The Father contemplated all on behalf of whom he delivered up the Son in the distinctiveness of the sin, misery, liability, and need of each. If we had been submerged in the mass, if we had not been contemplated in the particularity that belongs to us, there would be no salvation. The Father had respect to all of us when he delivered up the Son.
The giving of the Son on behalf of God's people is the fullest, most inarguable demonstration of His being for us that could possibly be given. And in light of the giving of His Son in our place, does it not follow that He will not along with Him freely give us all things? His point is obvious: God is for us and will not withhold from us anything necessary to life and godliness. He has given us Christ, in whom are hidden all the treasures of wisdom and knowledge, who has become to us our all-in-all.
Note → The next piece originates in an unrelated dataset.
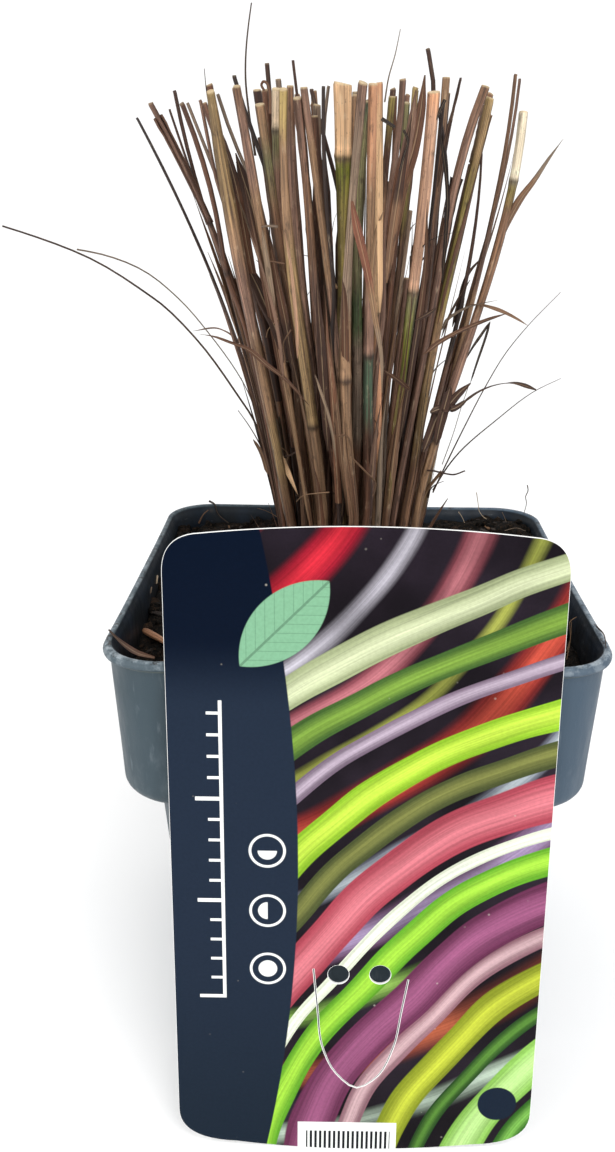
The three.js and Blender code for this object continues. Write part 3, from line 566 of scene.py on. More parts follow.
def make_material(name, paint, *settings):
    """A material whose paint function gives its colour, roughness, height in millimetres and shine."""
    material = bpy.data.materials.new(name)
    material.use_nodes = True
    tree = material.node_tree
    tree.nodes.clear()
    graph = Graph(tree)
    shader = graph.node("ShaderNodeBsdfPrincipled")
    output = graph.node("ShaderNodeOutputMaterial")
    tree.links.new(shader.outputs[0], output.inputs[0])
    colour, roughness, height, shine = paint(graph, *settings)
    graph.feed(shader.inputs["Base Color"], colour)
    graph.feed(shader.inputs["Roughness"], roughness)
    shader.inputs["Specular IOR Level"].default_value = shine
    if height is not None:
        bump = graph.wire("ShaderNodeBump", {"Strength": 1.0, "Distance": MM, "Height": height})
        graph.feed(shader.inputs["Normal"], bump)
    return material


def add_object(name, data):
    piece = bpy.data.objects.new(name, data)
    bpy.context.scene.collection.objects.link(piece)
    return piece


def final_mesh(piece):
    """The plain mesh that a piece has after its modifiers."""
    ready = bpy.context.evaluated_depsgraph_get()
    return bpy.data.meshes.new_from_object(
        piece.evaluated_get(ready), preserve_all_data_layers=True, depsgraph=ready)


def to_mesh(shape, name):
    """Turns an editing shape into a mesh."""
    mesh = bpy.data.meshes.new(name)
    shape.to_mesh(mesh)
    shape.free()
    return mesh


def mesh_of(name, points, faces=(), edges=()):
    """A mesh from places in millimetres."""
    mesh = bpy.data.meshes.new(name)
    mesh.from_pydata((np.asarray(points, float) * MM).tolist(), list(edges), list(faces))
    return mesh


def mount(piece, nodes=()):
    """Hands a finished piece to the frame."""
    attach(piece, BODY)
    if nodes:
        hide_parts(*nodes)


def smooth(mesh):
    mesh.polygons.foreach_set("use_smooth", [True] * len(mesh.polygons))
    mesh.update()


def make_solid(mesh):
    """Merges what lies on one spot and turns the faces outwards."""
    shape = bmesh.new()
    shape.from_mesh(mesh)
    bmesh.ops.remove_doubles(shape, verts=shape.verts, dist=0.002 * MM)
    bmesh.ops.dissolve_degenerate(shape, edges=shape.edges, dist=0.001 * MM)
    bmesh.ops.recalc_face_normals(shape, faces=shape.faces)
    shape.to_mesh(mesh)
    shape.free()
    smooth(mesh)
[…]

Murry commented,
If the Father did not spare his own Son but delivered him up to the agony and shame of Calvary, how could he possibly fail to bring to fruition the end contemplated in such sacrifice. The greatest gift of the Father, the most precious donation given to us, was not things. It was not calling, nor justification, nor even glorification. It is not even the security with which the apostle concludes his peroration (vs. 39). These are favours dispensed in the fulfillment of God’s gracious design. But the unspeakable and incomparable gift is the giving up of his own Son. So great is that gift, so marvellous are its implications, so far-reaching its consequences that all graces of lesser proportion are certain of free bestowment.…Since he is the supreme expression and embodiment of free gift and since his being given over by the Father is the supreme demonstration of the Father’s love, every other.